ただ、熱いから、理想に燃えるからこそ。小さな違いが許せず。こうでなければならないという価値観を持ってしまい、100点を取らないと全否定という極端な発想に縛られてしまったのではないか? これは選挙や原発だけの話ではない。映画ファンの世界でも「映画は***でなければならない。ハリウッド映画なんて映画とは言えない」という高尚なマニアがいる。「スピルバーグなんてクソだ。ベルイマンのような作品を映画と呼ぶんだよ」という友人もいた。彼の価値観でしかないのだが、「でも、俺はルーカスの映画が好き」というと「お前は何も分かってないな。最低だ。2度とうちに来るな!」と縁を切られたこともある。
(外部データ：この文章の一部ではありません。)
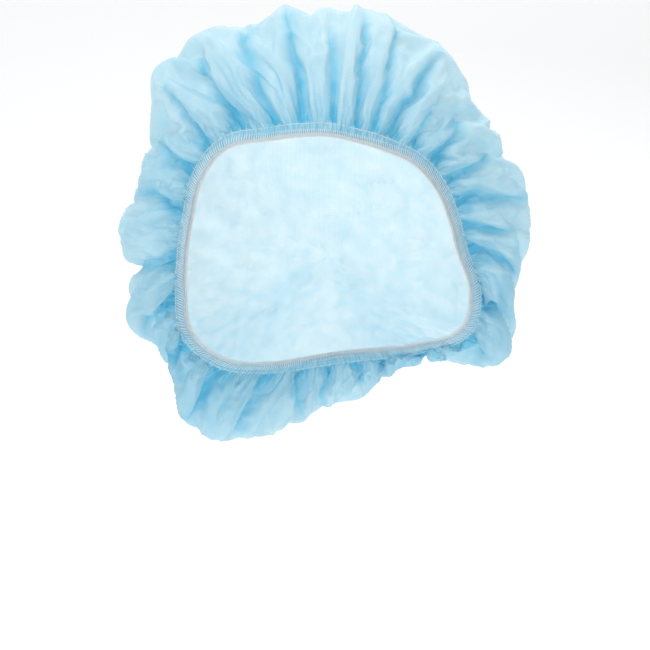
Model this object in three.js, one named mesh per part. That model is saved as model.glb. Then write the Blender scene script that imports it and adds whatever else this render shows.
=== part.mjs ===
// Disposable bouffant cap in its worn form: one disc of thin nonwoven, gathered round its edge onto an
// elastic, so that it stands as a puffed bag with its face opening towards -Y. Millimetres, +Z up.
// The origin is the middle of the elastic's loop, where a head sits.
import * as THREE from "three";

const WALL = 1.2; // wall of the nonwoven bag
const CROWN = { y: 134, z: 4 }; // middle of the disc, at the back of the bag
const OUTLINE_AT = 0.36; // where a meridian reaches the outline, as a share of its way from hem to crown
const PUFF = 7; // how far the bag bulges forward over its hem
const COLUMNS = 112;
const RINGS = 17;

const BAND = { width: 5.6, thick: 1.0 }; // gathered edge strip, from its needle seam to its raw edge
const ELASTIC = { width: 3.6, thick: 1.0, shows: 1.2 }; // flat elastic behind it, and how far it shows past it
const GAP = 0.35; // between neighbouring pieces
const TURN = 2 * Math.PI;

// One meridian each 15 degrees, counted from +X towards +Z: the raw edge's and the outline's radius from
// the Y axis and their place along Y.
const MERIDIANS = [
  { angle: 0, hemRadius: 71, hemY: -42, outRadius: 110, outY: 18 },
  { angle: 15, hemRadius: 68, hemY: -53, outRadius: 112, outY: 8 },
  { angle: 30, hemRadius: 67, hemY: -63, outRadius: 110, outY: 0 },
  { angle: 45, hemRadius: 65, hemY: -73, outRadius: 116, outY: -8 },
  { angle: 60, hemRadius: 61, hemY: -80, outRadius: 125, outY: -17 },
  { angle: 75, hemRadius: 59, hemY: -86, outRadius: 130, outY: -24 },
  { angle: 90, hemRadius: 60, hemY: -88, outRadius: 130, outY: -27 },
  { angle: 105, hemRadius: 62, hemY: -87, outRadius: 130, outY: -25 },
  { angle: 120, hemRadius: 67, hemY: -82, outRadius: 137, outY: -18 },
  { angle: 135, hemRadius: 77, hemY: -71, outRadius: 134, outY: -5 },
  { angle: 150, hemRadius: 79, hemY: -58, outRadius: 117, outY: 8 },
  { angle: 165, hemRadius: 77, hemY: -46, outRadius: 114, outY: 18 },
  { angle: 180, hemRadius: 78, hemY: -37, outRadius: 118, outY: 30 },
  { angle: 195, hemRadius: 82, hemY: -26, outRadius: 116, outY: 42 },
  { angle: 210, hemRadius: 88, hemY: -6, outRadius: 112, outY: 56 },
  { angle: 225, hemRadius: 84, hemY: 28, outRadius: 120, outY: 72 },
  { angle: 240, hemRadius: 72, hemY: 56, outRadius: 120, outY: 84 },
  { angle: 255, hemRadius: 62, hemY: 70, outRadius: 104, outY: 92 },
  { angle: 270, hemRadius: 57, hemY: 75, outRadius: 88, outY: 96 },
  { angle: 285, hemRadius: 57, hemY: 71, outRadius: 79, outY: 90 },
  { angle: 300, hemRadius: 62, hemY: 58, outRadius: 79, outY: 76 },
  { angle: 315, hemRadius: 72, hemY: 34, outRadius: 92, outY: 58 },
  { angle: 330, hemRadius: 85, hemY: -2, outRadius: 117, outY: 42 },
  { angle: 345, hemRadius: 81, hemY: -27, outRadius: 110, outY: 30 },
];

// Main folds: where a ridge (rise above 0) or a dent (below 0) runs out from the hem, its height at the
// outline and its half width in degrees.
const FOLDS = [
  { angle: 5, rise: 3, spread: 6 },
  { angle: 20, rise: 3, spread: 6 },
  { angle: 33, rise: 2, spread: 5 },
  { angle: 42, rise: -2, spread: 4 },
  { angle: 50, rise: -2, spread: 5 },
  { angle: 60, rise: 4, spread: 5 },
  { angle: 70, rise: -2, spread: 4 },
  { angle: 78, rise: 3, spread: 4 },
  { angle: 85, rise: 2, spread: 3 },
  { angle: 92, rise: 2, spread: 3 },
  { angle: 101, rise: 5, spread: 4 },
  { angle: 111, rise: -3, spread: 5 },
  { angle: 122, rise: 4, spread: 5 },
  { angle: 134, rise: 5, spread: 4 },
  { angle: 146, rise: -3, spread: 5 },
  { angle: 157, rise: -2, spread: 4 },
  { angle: 172, rise: 4, spread: 6 },
  { angle: 184, rise: -6, spread: 5 },
  { angle: 197, rise: 4, spread: 7 },
  { angle: 214, rise: -5, spread: 6 },
  { angle: 234, rise: 4, spread: 8 },
  { angle: 262, rise: -4, spread: 8 },
  { angle: 282, rise: 3, spread: 8 },
  { angle: 305, rise: -3, spread: 6 },
  { angle: 327, rise: 3, spread: 6 },
  { angle: 345, rise: -3, spread: 6 },
];
const FOLD_REACH = 0.85; // how far along a meridian the folds run before they fade
const GATHERS = { count: 28, height: 1.6, reach: 0.3 }; // the small pleats next to the hem

// A column of the meridian table at any angle: a periodic cubic through its evenly spaced rows.
function columnAt(name, degrees) {
  const step = 360 / MERIDIANS.length;
  const place = (degrees - MERIDIANS[0].angle) / step;
  const row = Math.floor(place);
  const f = place - row;
  const [a, b, c, d] = [-1, 0, 1, 2].map(
    (k) => MERIDIANS[(row + k + 2 * MERIDIANS.length) % MERIDIANS.length][name]
  );
  return b + 0.5 * f * (c - a + f * (2 * a - 5 * b + 4 * c - d + f * (3 * (b - c) + d - a)));
}

// The angle from one direction to another, from -180 to 180 degrees.
const turned = (degrees) => ((((degrees + 180) % 360) + 360) % 360) - 180;

// Height of all main folds together at an angle: one bell curve for each row of the table.
function foldHeight(degrees) {
  return FOLDS.reduce((sum, fold) => {
    const away = turned(degrees - fold.angle) / fold.spread;
    return sum + fold.rise * Math.exp(-away * away);
  }, 0);
}

const polar = (degrees, radius, y) => {
  const a = THREE.MathUtils.degToRad(degrees);
  return new THREE.Vector3(radius * Math.cos(a), y, radius * Math.sin(a));
};

// A point of the raw edge.
const edgePoint = (degrees) => polar(degrees, columnAt("hemRadius", degrees), columnAt("hemY", degrees));

// The frame of the edge strip at an angle: along is its run, across points from the raw edge over the
// head to the bag, and inward points at the head. The strip lies flat on the head, which faces forward at
// the brow and sideways at the cheeks, so across leans from radial to +Y as the edge runs down.
function edgeFrame(degrees) {
  const along = edgePoint(degrees + 1).sub(edgePoint(degrees - 1)).normalize();
  const lean = 0.35 + 0.45 * Math.cos(THREE.MathUtils.degToRad(degrees)) ** 2;
  const across = polar(degrees, Math.sqrt(1 - lean * lean), lean);
  across.addScaledVector(along, -across.dot(along)).normalize();
  const inward = new THREE.Vector3().crossVectors(along, across).normalize();
  if (inward.dot(polar(degrees, -1, 0)) < 0) inward.negate();
  return { at: edgePoint(degrees), along, across, inward };
}

// A point of the bag's outer face: share is 0 at the needle seam and 1 at the crown. A quarter ellipse
// goes from the seam out to the outline, and another from there back to the crown.
function bagPoint(degrees, share) {
  const { at, across } = edgeFrame(degrees);
  const seam = at.clone().addScaledVector(across, BAND.width + GAP);
  const seamRadius = Math.hypot(seam.x, seam.z);
  const skew = turned(THREE.MathUtils.radToDeg(Math.atan2(seam.z, seam.x)) - degrees);
  const outRadius = columnAt("outRadius", degrees);
  const outY = columnAt("outY", degrees);
  const fade = Math.sin(Math.PI * Math.min(1, share / FOLD_REACH));
  const near = Math.max(0, 1 - share / GATHERS.reach);
  const pleat = GATHERS.height * near * Math.sin(Math.PI * Math.min(1, share * 12))
    * Math.cos(THREE.MathUtils.degToRad(degrees * GATHERS.count));
  const swell = fade * foldHeight(degrees) + pleat;
  if (share <= OUTLINE_AT) {
    const t = (share / OUTLINE_AT) * (Math.PI / 2);
    const radius = seamRadius + (outRadius - seamRadius) * Math.sin(t);
    const y = seam.y + (outY - seam.y) * (1 - Math.cos(t)) - PUFF * Math.sin(2 * t) * Math.cos(t);
    return polar(degrees + skew * (1 - share / OUTLINE_AT) ** 2, radius + swell, y - pleat);
  }
  const t = ((share - OUTLINE_AT) / (1 - OUTLINE_AT)) * (Math.PI / 2);
  const point = polar(degrees, (outRadius + swell) * Math.cos(t), outY + (CROWN.y - outY) * Math.sin(t));
  point.z += CROWN.z * Math.sin(t);
  return point;
}

// A closed mesh from rows of points: each row is a ring of the same length, and rows run from the first
// to the last and, when looped, back to the first. Tips close a row to a single point.
function ringMesh(name, material, rows, { looped = false, tips = [] } = {}) {
  const n = rows[0].length;
  const points = [...rows.flat(), ...tips.map((tip) => tip.point)];
  const index = [];
  const bands = looped ? rows.length : rows.length - 1;
  for (let r = 0; r < bands; r++) {
    const below = r * n;
    const above = ((r + 1) % rows.length) * n;
    for (let c = 0; c < n; c++) {
      const d = (c + 1) % n;
      index.push(below + c, above + c, above + d, below + c, above + d, below + d);
    }
  }
  tips.forEach((tip, k) => {
    const apex = rows.length * n + k;
    for (let c = 0; c < n; c++) {
      const d = (c + 1) % n;
      index.push(...(tip.row === 0 ? [apex, tip.row * n + c, tip.row * n + d] : [tip.row * n + c, apex, tip.row * n + d]));
    }
  });
  const geometry = new THREE.BufferGeometry().setFromPoints(points);
  geometry.setIndex(index);
  geometry.computeVertexNormals();
  const mesh = new THREE.Mesh(geometry, material);
  mesh.name = name;
  return mesh;
}

const angles = Array.from({ length: COLUMNS }, (_, c) => (c * 360) / COLUMNS);

// Outward direction of the bag's face, from the differences of four neighbouring points.
function bagNormal(degrees, share) {
  const round = bagPoint(degrees + 1.5, share).sub(bagPoint(degrees - 1.5, share));
  const up = bagPoint(degrees, Math.min(1, share + 0.01)).sub(bagPoint(degrees, Math.max(0, share - 0.01)));
  return new THREE.Vector3().crossVectors(up, round).normalize();
}

// The bag: the outer face from crown to seam, then the inner face back to the crown.
function bag(material) {
  const shares = Array.from({ length: RINGS }, (_, r) => (r / RINGS) ** 1.1);
  const outer = shares.map((share) => angles.map((a) => bagPoint(a, share)));
  const inward = (a, share) => (share === 0 ? edgeFrame(a).inward : bagNormal(a, share).negate());
  const inner = shares.map((share, r) =>
    angles.map((a, c) => outer[r][c].clone().addScaledVector(inward(a, share), WALL))
  );
  const crown = new THREE.Vector3(0, CROWN.y, CROWN.z);
  const rows = [...[...inner].reverse(), ...outer];
  const tips = [
    { row: 0, point: crown.clone().setY(CROWN.y - WALL) },
    { row: rows.length - 1, point: crown },
  ];
  return ringMesh("bouffant_bag", material, rows, { tips });
}

// A flat band that follows the raw edge: from and to are along the frame's across, and depth from the
// outer face is along inward.
function edgeBand(name, material, from, to, depth, thick) {
  const corner = (across, inward) => angles.map((a) => {
    const frame = edgeFrame(a);
    return frame.at.clone().addScaledVector(frame.across, across).addScaledVector(frame.inward, inward);
  });
  const rows = [corner(from, depth), corner(to, depth), corner(to, depth + thick), corner(from, depth + thick)];
  return ringMesh(name, material, rows, { looped: true });
}

const nonwoven = new THREE.MeshStandardMaterial({ color: 0x9fd8ee, roughness: 0.85, metalness: 0, side: THREE.DoubleSide });
const gatheredEdge = new THREE.MeshStandardMaterial({ color: 0x8ccde8, roughness: 0.85, metalness: 0 });
const rubber = new THREE.MeshStandardMaterial({ color: 0xf0f1ee, roughness: 0.7, metalness: 0 });

const cap = new THREE.Group();
cap.add(bag(nonwoven));
cap.add(edgeBand("gathered_edge", gatheredEdge, 0, BAND.width, 0, BAND.thick));
cap.add(edgeBand("elastic", rubber, -ELASTIC.shows, ELASTIC.width - ELASTIC.shows, BAND.thick + GAP, ELASTIC.thick));

export default cap;
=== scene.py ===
"""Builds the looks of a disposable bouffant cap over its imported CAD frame: the gathered disc of thin
light-blue nonwoven, the white elastic inside its edge, the overlock stitching over both, and a plain pale
stage. Sizes in the tables are millimetres, and everything put into Blender is metres."""

import math
from collections import namedtuple

import bpy
import numpy as np
from bpy.props import FloatProperty, FloatVectorProperty, IntProperty, PointerProperty
from bpy.types import Operator, Panel, PropertyGroup
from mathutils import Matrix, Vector


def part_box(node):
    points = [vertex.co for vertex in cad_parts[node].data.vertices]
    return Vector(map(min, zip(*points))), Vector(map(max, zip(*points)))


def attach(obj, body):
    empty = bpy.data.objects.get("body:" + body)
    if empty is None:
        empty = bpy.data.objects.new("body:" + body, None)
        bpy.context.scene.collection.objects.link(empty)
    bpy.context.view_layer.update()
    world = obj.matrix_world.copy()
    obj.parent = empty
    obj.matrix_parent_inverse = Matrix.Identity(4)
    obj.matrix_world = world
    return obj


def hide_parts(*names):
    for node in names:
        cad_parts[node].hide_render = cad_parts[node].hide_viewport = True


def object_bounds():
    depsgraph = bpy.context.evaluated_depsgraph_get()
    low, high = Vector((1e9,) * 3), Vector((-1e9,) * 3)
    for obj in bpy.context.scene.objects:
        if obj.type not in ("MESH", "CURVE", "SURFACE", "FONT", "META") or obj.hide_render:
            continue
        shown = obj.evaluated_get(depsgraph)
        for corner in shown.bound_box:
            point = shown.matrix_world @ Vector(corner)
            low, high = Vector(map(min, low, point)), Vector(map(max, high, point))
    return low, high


bl_info = {
    "name": "Bouffant cap",
    "version": (1, 0, 0),
    "blender": (4, 5, 0),
    "location": "3D View > Sidebar > Cap",
    "description": "Gathered nonwoven cap with its elastic, overlock stitching and stage",
    "category": "Object",
}

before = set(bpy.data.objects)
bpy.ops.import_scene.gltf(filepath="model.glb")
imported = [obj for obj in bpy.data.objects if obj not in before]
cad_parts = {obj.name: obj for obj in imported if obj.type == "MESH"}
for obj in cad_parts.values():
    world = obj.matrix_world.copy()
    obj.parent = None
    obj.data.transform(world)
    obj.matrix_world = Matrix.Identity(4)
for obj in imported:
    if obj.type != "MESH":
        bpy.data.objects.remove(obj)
CAD_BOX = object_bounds()

MM = 0.001

# ---------------------------------------------------------------------------------------------------------
# The worn form: tables and the smooth loft that the cloth is gathered onto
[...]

高校時代を思い出す。僕の周りは親も、教師も、同級生も「成績がいい」=「素晴らしい人」「成績が悪い」=「人として最低」という価値観だった。「成績が全てではない」というと「勉強が嫌だから言い訳するんだ!」と言われた。「落ちこぼれ」と言われた。これが戦時中だと、子供達はこう考えた。「大人になったら立派な兵隊さんになり日本を守る」そんな時代に「戦争なんて無意味だ」というと「非国民!」とのししられた。「戦争に勝つ!」が絶対的な価値観だったのだ。
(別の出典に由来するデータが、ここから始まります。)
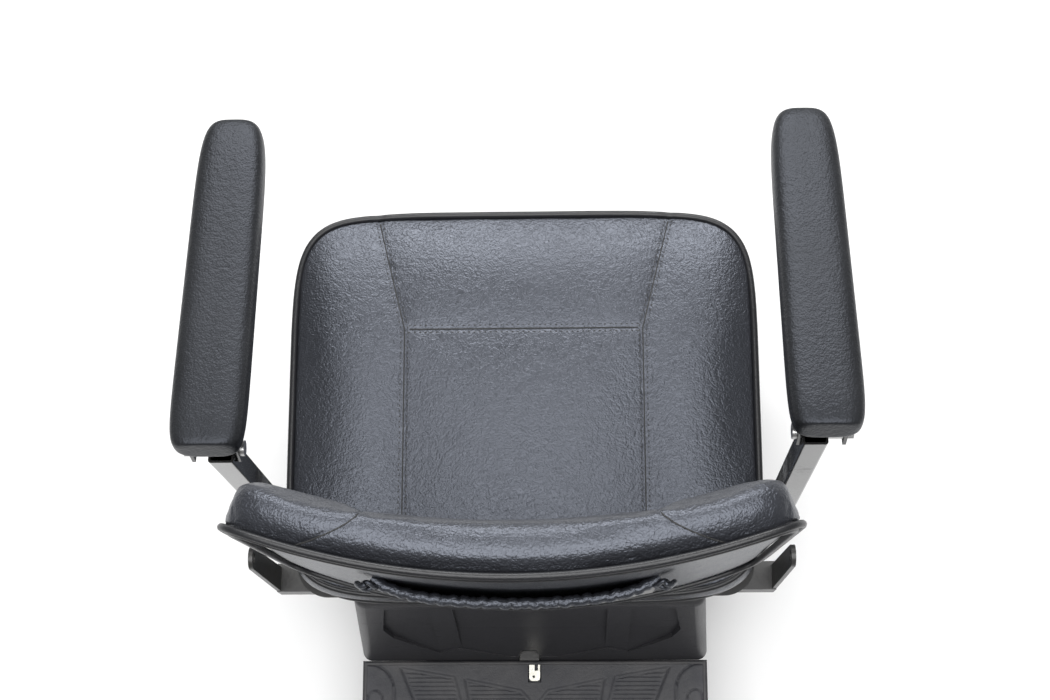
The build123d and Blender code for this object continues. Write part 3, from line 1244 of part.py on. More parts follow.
for name, s in SEAT_SIDES.items():
    frame = arm_frame(name)
    front_view = Plane(origin=frame.origin, x_dir=(1, 0, 0), z_dir=-frame.y_dir)
    with BuildPart() as arm:
        with BuildLine(front_view) as arm_line:
            FilletPolyline((s * ARM_LEG_IN, 0), (s * ARM_X, 0), (s * ARM_X, ARM_HEIGHT),
                           radius=ARM_BEND)
        with BuildSketch(Plane(origin=arm_line.line @ 0, x_dir=frame.y_dir,
                               z_dir=arm_line.line % 0)):
            RectangleRounded(ARM_TUBE, ARM_TUBE, ARM_CORNER)
            RectangleRounded(ARM_TUBE - 2 * ARM_TUBE_WALL, ARM_TUBE - 2 * ARM_TUBE_WALL,
                             ARM_CORNER - 0.5 * ARM_TUBE_WALL, mode=Mode.SUBTRACT)
        sweep()
        bolt_at = frame.from_local_coords(Vector(s * ARM_X - s * 20, BOLT_Y, BOLT_Z))
        with BuildSketch(Plane(origin=bolt_at, x_dir=frame.y_dir, z_dir=(1, 0, 0))):
            Circle(BOLT_R + FIT)
        extrude(amount=s * 40, mode=Mode.SUBTRACT)
    save(arm, f"arm_{name}")

    slope = radians(ARM_LEAN[name] + PAD_SLOPE)
    pad_top = Plane(origin=frame.from_local_coords(Vector(0, PAD_REAR_Y, PAD_REAR_Z)),
                    x_dir=(1, 0, 0), z_dir=(0, sin(slope), cos(slope)))
    with BuildPart() as pad:
        with BuildSketch(pad_top.offset(-PAD_T)):
            with Locations((s * PAD_X, PAD_LENGTH / 2)):
                Rectangle(PAD_WIDTH, PAD_LENGTH)
            fillet(vertices().group_by(Axis.Y)[0], 14)
            fillet(vertices().group_by(Axis.Y)[-1], 27)
        extrude(amount=PAD_T)
        through_pad = Axis(pad_top.origin, pad_top.z_dir)
        fillet(pad.faces().sort_by(through_pad)[-1].edges(), 11)
        fillet(pad.faces().sort_by(through_pad)[0].edges(), 7)
    save(pad, f"arm_pad_{name}")

    with BuildPart() as bracket:
        with BuildSketch(pad_top.offset(-PAD_T - BRACKET_T)):
            with Locations((s * (ARM_X + (BRACKET_IN + BRACKET_OUT) / 2), (WEB_START + WEB_END) / 2)):
                Rectangle(BRACKET_OUT - BRACKET_IN, WEB_END - WEB_START)
        extrude(amount=BRACKET_T)
        bolt_place = frame.from_local_coords(Vector(0, BOLT_Y, BOLT_Z))
        bolt_in_pad = pad_top.to_local_coords(bolt_place)
        for x in (ARM_X + BRACKET_IN, ARM_X + BRACKET_OUT - BRACKET_T):
            start = pad_top.from_local_coords(Vector(min(s * x, s * (x + BRACKET_T)), 0, 0))
            with BuildSketch(Plane(origin=start, x_dir=pad_top.y_dir, z_dir=(1, 0, 0))):
                with BuildLine():
                    Polyline((4, -PAD_T), (60, -PAD_T), (60, -PAD_T - 10),
                             (bolt_in_pad.Y + 9, bolt_in_pad.Z - 9),
                             (bolt_in_pad.Y - 9, bolt_in_pad.Z - 9),
                             (bolt_in_pad.Y - 9, -PAD_T - BRACKET_T), (4, -PAD_T))
                make_face()
                with Locations((bolt_in_pad.Y, bolt_in_pad.Z)):
                    Circle(BOLT_R, mode=Mode.SUBTRACT)
            extrude(amount=BRACKET_T)
    save(bracket, f"pad_bracket_{name}")

    with BuildPart() as bolt:
        bolt_start = frame.from_local_coords(Vector(s * (ARM_X + BRACKET_IN), BOLT_Y, BOLT_Z))
        bolt_plane = Plane(origin=bolt_start, x_dir=frame.y_dir, z_dir=(s, 0, 0))
        with BuildSketch(bolt_plane.offset(-HEAD_T)):
            Circle(BOLT_R + 3)
        extrude(amount=HEAD_T)
        with BuildSketch(bolt_plane):
            Circle(BOLT_R)
        extrude(amount=BRACKET_OUT - BRACKET_IN)
        with BuildSketch(bolt_plane.offset(BRACKET_OUT - BRACKET_IN)):
            RegularPolygon(BOLT_R + 3, 6)
        extrude(amount=HEAD_T + 2)
        with BuildSketch(bolt_plane.offset(ARM_TUBE / 2 + GAP - BRACKET_IN)):
            Circle(BOLT_R + 3)
        extrude(amount=BRACKET_OUT - BRACKET_T - ARM_TUBE / 2 - 2 * GAP)
    save(bolt, f"pad_bolt_{name}")
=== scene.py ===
"""Covers, pads, rubber and finishes of a compact four-wheel scooter, made around its frame."""

import math

import bmesh
import bpy
import numpy as np
from mathutils import Matrix, Vector
from mathutils.bvhtree import BVHTree


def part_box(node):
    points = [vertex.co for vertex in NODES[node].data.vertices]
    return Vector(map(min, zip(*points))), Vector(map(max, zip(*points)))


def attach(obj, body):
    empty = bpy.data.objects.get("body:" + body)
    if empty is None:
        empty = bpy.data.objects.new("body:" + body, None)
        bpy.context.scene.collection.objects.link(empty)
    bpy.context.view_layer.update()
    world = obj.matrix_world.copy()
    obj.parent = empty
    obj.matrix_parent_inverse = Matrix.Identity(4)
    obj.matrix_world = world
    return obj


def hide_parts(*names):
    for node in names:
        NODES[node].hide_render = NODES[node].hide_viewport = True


bl_info = {
    "name": "Scooter Upholstery and Finishes",
    "version": (1, 0, 0),
    "blender": (4, 5, 0),
    "location": "View3D > Sidebar > Scooter",
    "description": "Builds a scooter's cushions, pads, mat, tyres and materials around its frame",
    "category": "Object",
}

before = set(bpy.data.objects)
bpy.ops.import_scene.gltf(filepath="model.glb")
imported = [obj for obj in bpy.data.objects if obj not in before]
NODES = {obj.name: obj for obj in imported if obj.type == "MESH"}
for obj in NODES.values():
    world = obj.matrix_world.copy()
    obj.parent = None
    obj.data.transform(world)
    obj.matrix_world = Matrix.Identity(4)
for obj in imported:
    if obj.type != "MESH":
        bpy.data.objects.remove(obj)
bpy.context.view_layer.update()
POST_LOW, POST_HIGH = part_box("seat_post")
POST = np.array([0.0, (POST_LOW.y + POST_HIGH.y) / 2, 0.0])
MM = 0.001
TURN = 2 * math.pi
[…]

そんな風に一つの価値観を絶対視することは危険。なのに、平和を願う候補たちを支持しながら、自分の価値観から離れられず、他者を否定、誹謗中傷するのはどういうことだろう? 戦時中の価値観とどう違うのか? 「こうでなければならない!」「我に正義あり」それはもう価値観ではなく、危険な思想だと思える。が、熱くなり真剣になると、それに気づかなくなる。まさに戦中の国民と同じ?と感じてしまう。